A response to The Lincoln Journal Star's coverage of a new thrift shop on 14th & B that displaced The Commons, possibly permanently.

Having them claim there was no pride left on that corner in nearly the same breath as they casually mentions something called The Commons was there trying to make a difference... ooof.

I remember being in one of the last meetings I had at the Commons, when a troupe of folks affiliated with the new buyer came in unannounced and started walking around the space, taking pictures and letting a child with them mess with papers and tools that belonged to someone else. There was clearly no understanding that something important was already happening in that space, and that they were interrupting it.

Being at The Commons sometimes meant encountering people with unmanaged mental illness, or who were drunk and wandering around. Like it or not, those people are part of our neighborhood too, and they haven't disappeared because of "Transformations" - they've just been pushed further back into the shadows and alleys where they don't offend "respectable people's" sensibilities.

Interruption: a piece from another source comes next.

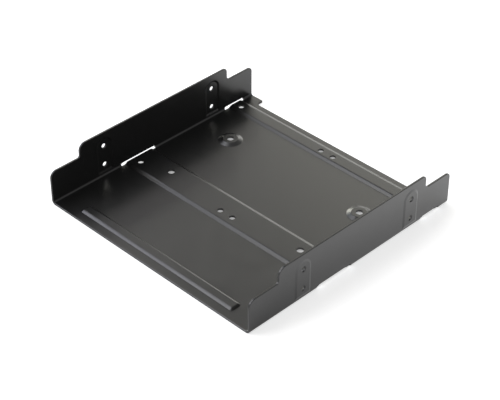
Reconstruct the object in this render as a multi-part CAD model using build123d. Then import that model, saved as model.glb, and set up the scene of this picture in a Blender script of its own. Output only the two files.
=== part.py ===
from build123d import *
import math
import os

# Sheet and folded channel, all sizes in millimetres
sheet_thickness = 1.2
outer_width = 146.0
bend_inner_radius = 1.2

# Hole patterns of the drives that stand on the floor
small_hole_diameter = 3.4
small_across = 61.72
small_along = 76.6
large_hole_diameter = 4.0
large_across = 95.25
large_along = 44.45

# Rows of these holes: the first small row, and the large row behind it
first_row = 56.2
row_gap = 5.4
small_side_margin = 5.2

# Raised bands across the floor, which carry the rows
raise_height = 1.1
slope_run = 1.6
foot_inner_radius = 0.5
crest_inner_radius = 1.2
first_band_before = 5.2
first_band_after = 6.8
second_band_before = 3.3
second_band_after = 4.3

# Relief slots that part the bands from the walls
slot_clearance = 0.25
slot_gap = 0.5
slot_corner_radius = 1.3
first_slot_before = 2.5
first_slot_after = 2.0
second_slot_before = 3.0
second_slot_after = 1.5

# Floor outline at the far end
far_margin = 3.5
floor_setback = 4.8
tab_reach = 10.2
tab_root_radius = 2.0
tab_tip_radius = 0.8

# Stiffening rib beside the near edge
rib_height = 1.1
rib_slope_run = 1.2
rib_start = 5.1
rib_base_width = 6.9
rib_end_margin = 16.9
rib_corner_radius = 1.6
rib_top_rounding = 1.2
rib_foot_rounding = 0.4

# Round seats under the far pair of the large pattern
seat_top_radius = 4.3
seat_base_radius = 6.8
seat_rounding = 1.0

# Pads with the screw holes in the side walls
side_along = 79.25
side_above = 11.84
side_row = 36.4
side_lower_height = 7.4
pad_radius = 5.5
pad_raise = 0.4
pad_slope_run = 1.2
pad_foot_gap = 0.2
side_hole_diameter = 3.0

# Wall outline, set from the pads
pad_top_margin = 3.26
step_height = 8.0
near_step_clearance = 11.15
far_step_clearance = 6.15
near_corner_radius = 4.0
near_foot_radius = 1.4
near_head_radius = 4.4
far_head_radius = 2.6
far_foot_radius = 2.2
far_corner_radius = 2.8

# Narrow break along the sheared edges
edge_break = 0.2

# Heights that follow from the sizes above
slope_angle = math.atan2(raise_height, slope_run)
band_top = sheet_thickness + raise_height
slot_top = band_top + slot_clearance
bend_outer_radius = bend_inner_radius + sheet_thickness
pad_bottom = bend_outer_radius + pad_foot_gap
side_upper_height = side_lower_height + side_above
wall_height = side_upper_height + pad_radius + pad_top_margin
end_height = wall_height - step_height

# Places across the tray
half_width = outer_width / 2
inner_face = half_width - sheet_thickness
bend_start = half_width - bend_outer_radius
slot_edge = inner_face - slot_gap
outer_small_column = slot_edge - small_side_margin
inner_small_column = outer_small_column - small_across

# Places along the tray, first as distances from the near edge
second_row = first_row + small_along
far_foot = second_row + second_band_after + slope_run
wall_length = far_foot + far_margin + floor_setback
near_end = -wall_length / 2
far_end = wall_length / 2
floor_far_end = far_end - floor_setback
small_rows = (near_end + first_row, near_end + second_row)
large_rows = (small_rows[0] + row_gap, small_rows[0] + row_gap + large_along)
side_rows = (near_end + side_row, near_end + side_row + side_along)
near_step = side_rows[0] - pad_radius - near_step_clearance
far_step = side_rows[1] + pad_radius + far_step_clearance


# Start and end of each band's flat top
def bands():
    first = (small_rows[0] - first_band_before, large_rows[0] + first_band_after)
    second = (small_rows[1] - second_band_before, small_rows[1] + second_band_after)
    return (first, second)


# Start and end of each slot, a little beyond the feet of its band
def slots():
    overhangs = (
        (first_slot_before, first_slot_after),
        (second_slot_before, second_slot_after),
    )
    ends = []
    for (start, end), (before, after) in zip(bands(), overhangs):
        ends.append((start - slope_run - before, end + slope_run + after))
    return ends


# The upper line of the floor seen from the side, with its two raised bands
def floor_line():
    points = [(near_end, sheet_thickness)]
    for start, end in bands():
        points.append((start - slope_run, sheet_thickness))
        points.append((start, band_top))
        points.append((end, band_top))
        points.append((end + slope_run, sheet_thickness))
    points.append((floor_far_end, sheet_thickness))
    return points


# The lower line, one sheet thickness away from the upper one
def under_line(points):
    shift = sheet_thickness * math.tan(slope_angle / 2)
    moved = []
    last = len(points) - 1
    for index, (y, z) in enumerate(points):
        step = shift if index % 4 in (1, 2) else -shift
        if index in (0, last):
            step = 0
        moved.append((y + step, z - sheet_thickness))
    return moved


# Each kink is bent round its inner radius, on whichever side is hollow
def kink_radius(is_upper, is_raised):
    inner = crest_inner_radius if is_raised else foot_inner_radius
    if is_upper == is_raised:
        return inner + sheet_thickness
    return inner


def floor_section():
    upper = floor_line()
    lower = under_line(upper)
    middle = raise_height / 2
    with BuildSketch(Plane.YZ) as section:
        with BuildLine():
            Polyline(*upper, *reversed(lower), close=True)
        make_face()
        for line, is_upper in ((upper, True), (lower, False)):
            base = sheet_thickness if is_upper else 0
            for y, z in line[1:-1]:
                corner = section.vertices().sort_by_distance((y, z, 0))[0]
                fillet(corner, kink_radius(is_upper, z > base + middle))
        for y in (near_end, floor_far_end):
            for z in (0, sheet_thickness):
                corner = section.vertices().sort_by_distance((y, z, 0))[0]
                chamfer(corner, edge_break)
    return section.sketch


def floor_plate():
    return extrude(floor_section(), bend_start, both=True)


# Ends of the bands, which reach past the bend line inside the slots
def band_ends():
    reach = slot_edge - bend_start
    plate = extrude(floor_section(), slot_edge, both=True)
    pieces = []
    for start, end in slots():
        for side in (-1, 1):
            centre = side * (bend_start + reach / 2)
            window = Box(reach, end - start, 4 * band_top)
            pieces.append(plate & Pos(centre, (start + end) / 2, 0) * window)
    return pieces


# One folded wall with its bend, standing on the positive side
def wall_section():
    with BuildSketch(Plane.XZ) as section:
        with BuildLine():
            Line((bend_start, 0), (bend_start, sheet_thickness))
            CenterArc((bend_start, bend_outer_radius), bend_inner_radius, 270, 90)
            Line((inner_face, bend_outer_radius), (inner_face, wall_height))
            Line((inner_face, wall_height), (half_width, wall_height))
            Line((half_width, wall_height), (half_width, bend_outer_radius))
            CenterArc((bend_start, bend_outer_radius), bend_outer_radius, 0, -90)
        make_face()
    return section.sketch


# The wall seen from the side: low at both ends, high between the two steps
def wall_outline():
    corners = (
        (near_end, end_height, near_corner_radius),
        (near_step, end_height, near_foot_radius),
        (near_step, wall_height, near_head_radius),
        (far_step, wall_height, far_head_radius),
        (far_step, end_height, far_foot_radius),
        (far_end, end_height, far_corner_radius),
    )
    with BuildSketch(Plane.YZ) as outline:
        with BuildLine():
            Polyline(
                (near_end, -1),
                *[(y, z) for y, z, radius in corners],
                (far_end, -1),
                close=True,
            )
        make_face()
        for y, z, radius in corners:
            corner = outline.vertices().sort_by_distance((y, z, 0))[0]
            fillet(corner, radius)
    return outline.sketch


def slot_cutter(start, end):
    with BuildSketch(Plane.YZ) as shape:
        with Locations(((start + end) / 2, 0)):
            Rectangle(end - start, 2 * slot_top)
        fillet(shape.vertices().group_by(Axis.Y)[-1], slot_corner_radius)
    return Pos(bend_start, 0, 0) * extrude(shape.sketch, 2 * bend_outer_radius)


# Edges where the cut faces meet the two faces of the sheet
def outline_edges(wall):
    edges = []
    for edge in wall.edges():
        middle = edge @ 0.5
        direction = edge % 0.5
        on_joint = abs(middle.X - bend_start) < 0.01
        across_sheet = abs(direction.X) > 0.99
        along_bend = abs(direction.Y) > 0.99 and middle.Z < bend_outer_radius + 0.01
        if not (on_joint or across_sheet or along_bend):
            edges.append(edge)
    return edges


def folded_wall():
    strip = extrude(wall_section(), wall_length / 2, both=True)
    outline = extrude(wall_outline(), outer_width, both=True)
    wall = strip & outline
    wall = chamfer(outline_edges(wall), edge_break)
    for start, end in slots():
        wall = wall - slot_cutter(start, end)
    return wall


# Small tab beside each wall that reaches past the far edge of the floor
def far_tab():
    left_x = half_width - tab_reach
    root_x = left_x - tab_root_radius
    with BuildSketch() as shape:
        with BuildLine():
            Polyline(
                (root_x, floor_far_end - 1),
                (root_x, floor_far_end),
                (left_x, floor_far_end),
                (left_x, far_end),
                (bend_start, far_end),
                (bend_start, floor_far_end - 1),
                close=True,
            )
        make_face()
        root = shape.vertices().sort_by_distance((left_x, floor_far_end, 0))[0]
        fillet(root, tab_root_radius * 0.99)
        tip = shape.vertices().sort_by_distance((left_x, far_end, 0))[0]
        fillet(tip, tab_tip_radius)
    tab = extrude(shape.sketch, sheet_thickness)
    return chamfer(tab_edges(tab), edge_break)


# Edges of the tab's free outline on its upper and its lower face
def tab_edges(tab):
    edges = []
    for edge in tab.edges():
        middle = edge @ 0.5
        upright = abs((edge % 0.5).Z) > 0.99
        on_joint = abs(middle.X - bend_start) < 0.01 or middle.Y < floor_far_end
        if not (upright or on_joint):
            edges.append(edge)
    return edges


def both_sides(piece):
    return [piece, mirror(piece, Plane.YZ)]


# Taper of a pressed form whose side runs out by a given distance
def taper_of(run, height):
    return math.degrees(math.atan2(run, height))


# Inset of the hollow side of a pressed form
def hollow_inset(run, height):
    return sheet_thickness * math.tan(math.atan2(height, run) / 2)


def rib_shape(inset):
    width = rib_base_width - 2 * inset
    length = outer_width - 2 * rib_end_margin - 2 * inset
    middle = near_end + rib_start + rib_base_width / 2
    return Pos(0, middle, 0) * RectangleRounded(length, width, rib_corner_radius)


def press_rib(body):
    taper = taper_of(rib_slope_run, rib_height)
    inset = hollow_inset(rib_slope_run, rib_height)
    crown = Pos(0, 0, sheet_thickness) * extrude(rib_shape(0), rib_height, taper=taper)
    hollow = extrude(rib_shape(inset), rib_height, taper=taper)
    body = body + crown
    body = body - hollow
    return round_rib(body)


def rib_edges(body, height):
    low = near_end + rib_start - 0.1
    high = low + rib_base_width + 0.2
    level = body.edges().filter_by_position(Axis.Z, height - 0.01, height + 0.01)
    return level.filter_by_position(Axis.Y, low, high)


def round_rib(body):
    body = fillet(rib_edges(body, sheet_thickness + rib_height), rib_top_rounding)
    body = fillet(rib_edges(body, 0), rib_foot_rounding)
    return body


def press_seat(body, x, y):
    run = seat_base_radius - seat_top_radius
    inset = hollow_inset(run, raise_height)
    crown = Cone(seat_base_radius, seat_top_radius, raise_height)
    hollow = Cone(seat_base_radius - inset, seat_top_radius - inset, raise_height)
    body = body + Pos(x, y, sheet_thickness + raise_height / 2) * crown
    body = body - Pos(x, y, raise_height / 2) * hollow
    return fillet(seat_rims(body, x, y), seat_rounding)


def seat_rims(body, x, y):
    rims = []
    for edge in body.edges().filter_by(GeomType.CIRCLE):
        centre = edge.arc_center
        if math.hypot(centre.X - x, centre.Y - y) < 0.01:
            rims.append(edge)
    return rims


def drill_floor(body):
    large_column = large_across / 2
    for side in (-1, 1):
        for x in (inner_small_column, outer_small_column):
            for y in small_rows:
                body = body - floor_hole(side * x, y, small_hole_diameter)
        for y in large_rows:
            body = body - floor_hole(side * large_column, y, large_hole_diameter)
    return body


def floor_hole(x, y, diameter):
    return Pos(x, y, 0) * Cylinder(diameter / 2, 4 * band_top)


# Upright pad, round at the top and square at the foot
def pad_shape(row, inset):
    radius = pad_radius - inset
    foot = pad_bottom + inset
    with BuildSketch(Plane.YZ) as shape:
        with Locations((row, (foot + side_upper_height) / 2)):
            Rectangle(2 * radius, side_upper_height - foot)
        with Locations((row, side_upper_height)):
            Circle(radius)
    return shape.sketch


def press_pad(body, row):
    taper = taper_of(pad_slope_run, pad_raise)
    inset = hollow_inset(pad_slope_run, pad_raise)
    crown = extrude(pad_shape(row, 0), pad_raise, taper=taper)
    hollow = extrude(pad_shape(row, inset), pad_raise, taper=taper)
    body = body + Pos(half_width, 0, 0) * crown
    return body - Pos(inner_face, 0, 0) * hollow


# Screw hole at the outer diameter of its thread, its rims broken on both faces
def side_hole():
    radius = side_hole_diameter / 2
    rim = radius + edge_break
    inner = inner_face + pad_raise
    outer = half_width + pad_raise
    with BuildSketch(Plane.XY) as half:
        with BuildLine():
            Polyline(
                (inner - 1, 0),
                (inner - 1, rim),
                (inner, rim),
                (inner + edge_break, radius),
                (outer - edge_break, radius),
                (outer, rim),
                (outer + 1, rim),
                (outer + 1, 0),
                close=True,
            )
        make_face()
    return revolve(half.sketch, Axis.X)


def finished_wall():
    wall = folded_wall()
    hole = side_hole()
    for row in side_rows:
        wall = press_pad(wall, row)
        for height in (side_lower_height, side_upper_height):
            wall = wall - Pos(0, row, height) * hole
    return wall


def bracket():
    body = floor_plate()
    for piece in both_sides(far_tab()):
        body = body + piece
    body = press_rib(body)
    for side in (-1, 1):
        body = press_seat(body, side * large_across / 2, large_rows[1])
    body = drill_floor(body)
    for piece in both_sides(finished_wall()):
        body = body + piece
    for piece in band_ends():
        body = body + piece
    return body


os.makedirs("parts", exist_ok=True)
solid = bracket()
export_step(solid, "parts/bracket.step")
print("bracket", solid.volume, solid.is_valid, len(solid.solids()))
print(solid.bounding_box())
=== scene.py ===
import bpy
import numpy as np
from mathutils import Matrix, Vector


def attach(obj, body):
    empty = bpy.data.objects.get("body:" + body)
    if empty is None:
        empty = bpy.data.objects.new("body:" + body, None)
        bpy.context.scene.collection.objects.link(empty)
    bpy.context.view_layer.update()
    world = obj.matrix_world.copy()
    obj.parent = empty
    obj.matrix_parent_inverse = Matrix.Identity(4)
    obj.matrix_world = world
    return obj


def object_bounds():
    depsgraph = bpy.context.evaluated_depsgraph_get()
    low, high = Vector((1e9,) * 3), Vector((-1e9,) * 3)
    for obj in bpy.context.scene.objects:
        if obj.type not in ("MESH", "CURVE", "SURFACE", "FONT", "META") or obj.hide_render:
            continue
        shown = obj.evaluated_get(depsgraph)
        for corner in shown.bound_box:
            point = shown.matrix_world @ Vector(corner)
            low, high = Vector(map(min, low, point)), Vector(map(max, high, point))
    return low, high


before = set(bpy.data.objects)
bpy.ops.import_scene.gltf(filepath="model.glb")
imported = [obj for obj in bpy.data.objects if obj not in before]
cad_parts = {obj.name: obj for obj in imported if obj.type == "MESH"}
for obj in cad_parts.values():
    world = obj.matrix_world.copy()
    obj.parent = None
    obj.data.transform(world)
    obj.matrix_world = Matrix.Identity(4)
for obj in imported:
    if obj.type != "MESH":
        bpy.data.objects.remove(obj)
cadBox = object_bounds()
print("frame loaded", [tuple(corner) for corner in cadBox])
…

The group that held the Commons's lease was not given the option to renew with the new landlord, as far as I know. And yet now there is one building that sits vacant, waiting on a tenant? I'd take the noncapitalist, nonreligious community space offered by The Commons over a bakery or another coffeeshop any day of the week. We have plenty of places to purchase; what we are missing is a place to gather in community. It seemed so easy for folks who have a church community to say that our chosen community, bound by commitment to shared values and love of neighbor, didn't merit preservation.

And the name... Transformations. To me it says, we saw what was going on here, all of it including The Commons, and we thought, there is nothing good here worth saving, only changing. What an apt name.